The task
In full and without alteration, give the listing again.

::::::::

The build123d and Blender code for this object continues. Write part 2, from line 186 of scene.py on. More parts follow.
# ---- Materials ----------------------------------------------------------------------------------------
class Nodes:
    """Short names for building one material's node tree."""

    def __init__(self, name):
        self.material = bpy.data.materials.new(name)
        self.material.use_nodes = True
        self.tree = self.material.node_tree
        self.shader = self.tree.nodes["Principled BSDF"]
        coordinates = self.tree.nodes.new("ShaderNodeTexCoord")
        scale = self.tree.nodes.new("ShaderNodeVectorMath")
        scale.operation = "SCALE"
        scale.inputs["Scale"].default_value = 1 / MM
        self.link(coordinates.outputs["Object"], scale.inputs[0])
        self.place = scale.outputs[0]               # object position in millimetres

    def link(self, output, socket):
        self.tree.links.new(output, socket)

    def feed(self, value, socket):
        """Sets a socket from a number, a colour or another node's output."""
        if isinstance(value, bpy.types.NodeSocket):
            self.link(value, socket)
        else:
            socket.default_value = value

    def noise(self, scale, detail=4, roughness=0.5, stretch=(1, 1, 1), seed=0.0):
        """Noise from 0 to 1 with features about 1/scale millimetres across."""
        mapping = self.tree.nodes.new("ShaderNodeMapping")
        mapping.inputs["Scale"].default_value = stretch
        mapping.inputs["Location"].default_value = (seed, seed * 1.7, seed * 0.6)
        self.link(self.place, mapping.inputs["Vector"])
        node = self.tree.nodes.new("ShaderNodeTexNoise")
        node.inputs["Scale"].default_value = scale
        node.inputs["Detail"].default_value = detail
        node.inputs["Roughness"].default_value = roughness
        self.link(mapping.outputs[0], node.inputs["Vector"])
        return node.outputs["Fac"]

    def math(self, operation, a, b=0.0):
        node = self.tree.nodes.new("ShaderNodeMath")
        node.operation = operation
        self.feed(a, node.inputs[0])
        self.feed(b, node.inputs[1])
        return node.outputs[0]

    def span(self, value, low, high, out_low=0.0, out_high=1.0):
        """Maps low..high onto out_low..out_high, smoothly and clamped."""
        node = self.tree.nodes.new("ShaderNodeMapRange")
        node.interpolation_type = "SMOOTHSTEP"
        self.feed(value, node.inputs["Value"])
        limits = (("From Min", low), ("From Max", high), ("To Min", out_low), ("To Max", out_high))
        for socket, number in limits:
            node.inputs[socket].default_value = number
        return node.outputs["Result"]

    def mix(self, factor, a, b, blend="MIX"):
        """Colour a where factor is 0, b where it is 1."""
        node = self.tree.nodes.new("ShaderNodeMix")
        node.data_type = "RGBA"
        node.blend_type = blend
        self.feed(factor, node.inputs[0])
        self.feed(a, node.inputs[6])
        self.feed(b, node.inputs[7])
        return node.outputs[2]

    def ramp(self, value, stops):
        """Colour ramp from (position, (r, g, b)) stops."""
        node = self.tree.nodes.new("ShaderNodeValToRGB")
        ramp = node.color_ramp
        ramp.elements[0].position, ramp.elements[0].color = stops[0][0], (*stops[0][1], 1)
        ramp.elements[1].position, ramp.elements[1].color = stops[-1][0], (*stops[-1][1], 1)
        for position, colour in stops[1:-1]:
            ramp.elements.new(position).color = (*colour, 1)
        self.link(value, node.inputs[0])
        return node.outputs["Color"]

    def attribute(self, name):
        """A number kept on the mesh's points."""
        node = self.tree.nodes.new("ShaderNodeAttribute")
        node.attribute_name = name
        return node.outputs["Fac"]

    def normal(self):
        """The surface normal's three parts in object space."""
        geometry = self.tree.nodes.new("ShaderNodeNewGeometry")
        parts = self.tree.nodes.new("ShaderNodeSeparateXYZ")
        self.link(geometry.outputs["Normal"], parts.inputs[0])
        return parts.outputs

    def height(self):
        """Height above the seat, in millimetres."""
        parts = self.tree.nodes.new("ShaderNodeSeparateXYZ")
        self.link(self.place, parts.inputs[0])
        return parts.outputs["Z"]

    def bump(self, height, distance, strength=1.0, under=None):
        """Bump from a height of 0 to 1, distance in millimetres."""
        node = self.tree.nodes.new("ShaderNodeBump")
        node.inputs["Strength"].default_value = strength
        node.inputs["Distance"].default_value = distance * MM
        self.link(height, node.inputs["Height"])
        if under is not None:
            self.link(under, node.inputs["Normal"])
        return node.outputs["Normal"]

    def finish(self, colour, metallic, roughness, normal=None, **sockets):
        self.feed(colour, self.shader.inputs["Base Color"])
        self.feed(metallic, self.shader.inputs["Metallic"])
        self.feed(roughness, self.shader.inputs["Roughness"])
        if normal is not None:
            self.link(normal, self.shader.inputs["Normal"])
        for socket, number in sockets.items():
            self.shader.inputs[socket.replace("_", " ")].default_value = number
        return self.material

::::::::

Exercise answer
The build123d and Blender code for this object continues. Write part 2, from line 186 of scene.py on. More parts follow.
# ---- Materials ----------------------------------------------------------------------------------------
class Nodes:
    """Short names for building one material's node tree."""

    def __init__(self, name):
        self.material = bpy.data.materials.new(name)
        self.material.use_nodes = True
        self.tree = self.material.node_tree
        self.shader = self.tree.nodes["Principled BSDF"]
        coordinates = self.tree.nodes.new("ShaderNodeTexCoord")
        scale = self.tree.nodes.new("ShaderNodeVectorMath")
        scale.operation = "SCALE"
        scale.inputs["Scale"].default_value = 1 / MM
        self.link(coordinates.outputs["Object"], scale.inputs[0])
        self.place = scale.outputs[0]               # object position in millimetres

    def link(self, output, socket):
        self.tree.links.new(output, socket)

    def feed(self, value, socket):
        """Sets a socket from a number, a colour or another node's output."""
        if isinstance(value, bpy.types.NodeSocket):
            self.link(value, socket)
        else:
            socket.default_value = value

    def noise(self, scale, detail=4, roughness=0.5, stretch=(1, 1, 1), seed=0.0):
        """Noise from 0 to 1 with features about 1/scale millimetres across."""
        mapping = self.tree.nodes.new("ShaderNodeMapping")
        mapping.inputs["Scale"].default_value = stretch
        mapping.inputs["Location"].default_value = (seed, seed * 1.7, seed * 0.6)
        self.link(self.place, mapping.inputs["Vector"])
        node = self.tree.nodes.new("ShaderNodeTexNoise")
        node.inputs["Scale"].default_value = scale
        node.inputs["Detail"].default_value = detail
        node.inputs["Roughness"].default_value = roughness
        self.link(mapping.outputs[0], node.inputs["Vector"])
        return node.outputs["Fac"]

    def math(self, operation, a, b=0.0):
        node = self.tree.nodes.new("ShaderNodeMath")
        node.operation = operation
        self.feed(a, node.inputs[0])
        self.feed(b, node.inputs[1])
        return node.outputs[0]

    def span(self, value, low, high, out_low=0.0, out_high=1.0):
        """Maps low..high onto out_low..out_high, smoothly and clamped."""
        node = self.tree.nodes.new("ShaderNodeMapRange")
        node.interpolation_type = "SMOOTHSTEP"
        self.feed(value, node.inputs["Value"])
        limits = (("From Min", low), ("From Max", high), ("To Min", out_low), ("To Max", out_high))
        for socket, number in limits:
            node.inputs[socket].default_value = number
        return node.outputs["Result"]

    def mix(self, factor, a, b, blend="MIX"):
        """Colour a where factor is 0, b where it is 1."""
        node = self.tree.nodes.new("ShaderNodeMix")
        node.data_type = "RGBA"
        node.blend_type = blend
        self.feed(factor, node.inputs[0])
        self.feed(a, node.inputs[6])
        self.feed(b, node.inputs[7])
        return node.outputs[2]

    def ramp(self, value, stops):
        """Colour ramp from (position, (r, g, b)) stops."""
        node = self.tree.nodes.new("ShaderNodeValToRGB")
        ramp = node.color_ramp
        ramp.elements[0].position, ramp.elements[0].color = stops[0][0], (*stops[0][1], 1)
        ramp.elements[1].position, ramp.elements[1].color = stops[-1][0], (*stops[-1][1], 1)
        for position, colour in stops[1:-1]:
            ramp.elements.new(position).color = (*colour, 1)
        self.link(value, node.inputs[0])
        return node.outputs["Color"]

    def attribute(self, name):
        """A number kept on the mesh's points."""
        node = self.tree.nodes.new("ShaderNodeAttribute")
        node.attribute_name = name
        return node.outputs["Fac"]

    def normal(self):
        """The surface normal's three parts in object space."""
        geometry = self.tree.nodes.new("ShaderNodeNewGeometry")
        parts = self.tree.nodes.new("ShaderNodeSeparateXYZ")
        self.link(geometry.outputs["Normal"], parts.inputs[0])
        return parts.outputs

    def height(self):
        """Height above the seat, in millimetres."""
        parts = self.tree.nodes.new("ShaderNodeSeparateXYZ")
        self.link(self.place, parts.inputs[0])
        return parts.outputs["Z"]

    def bump(self, height, distance, strength=1.0, under=None):
        """Bump from a height of 0 to 1, distance in millimetres."""
        node = self.tree.nodes.new("ShaderNodeBump")
        node.inputs["Strength"].default_value = strength
        node.inputs["Distance"].default_value = distance * MM
        self.link(height, node.inputs["Height"])
        if under is not None:
            self.link(under, node.inputs["Normal"])
        return node.outputs["Normal"]

    def finish(self, colour, metallic, roughness, normal=None, **sockets):
        self.feed(colour, self.shader.inputs["Base Color"])
        self.feed(metallic, self.shader.inputs["Metallic"])
        self.feed(roughness, self.shader.inputs["Roughness"])
        if normal is not None:
            self.link(normal, self.shader.inputs["Normal"])
        for socket, number in sockets.items():
            self.shader.inputs[socket.replace("_", " ")].default_value = number
        return self.material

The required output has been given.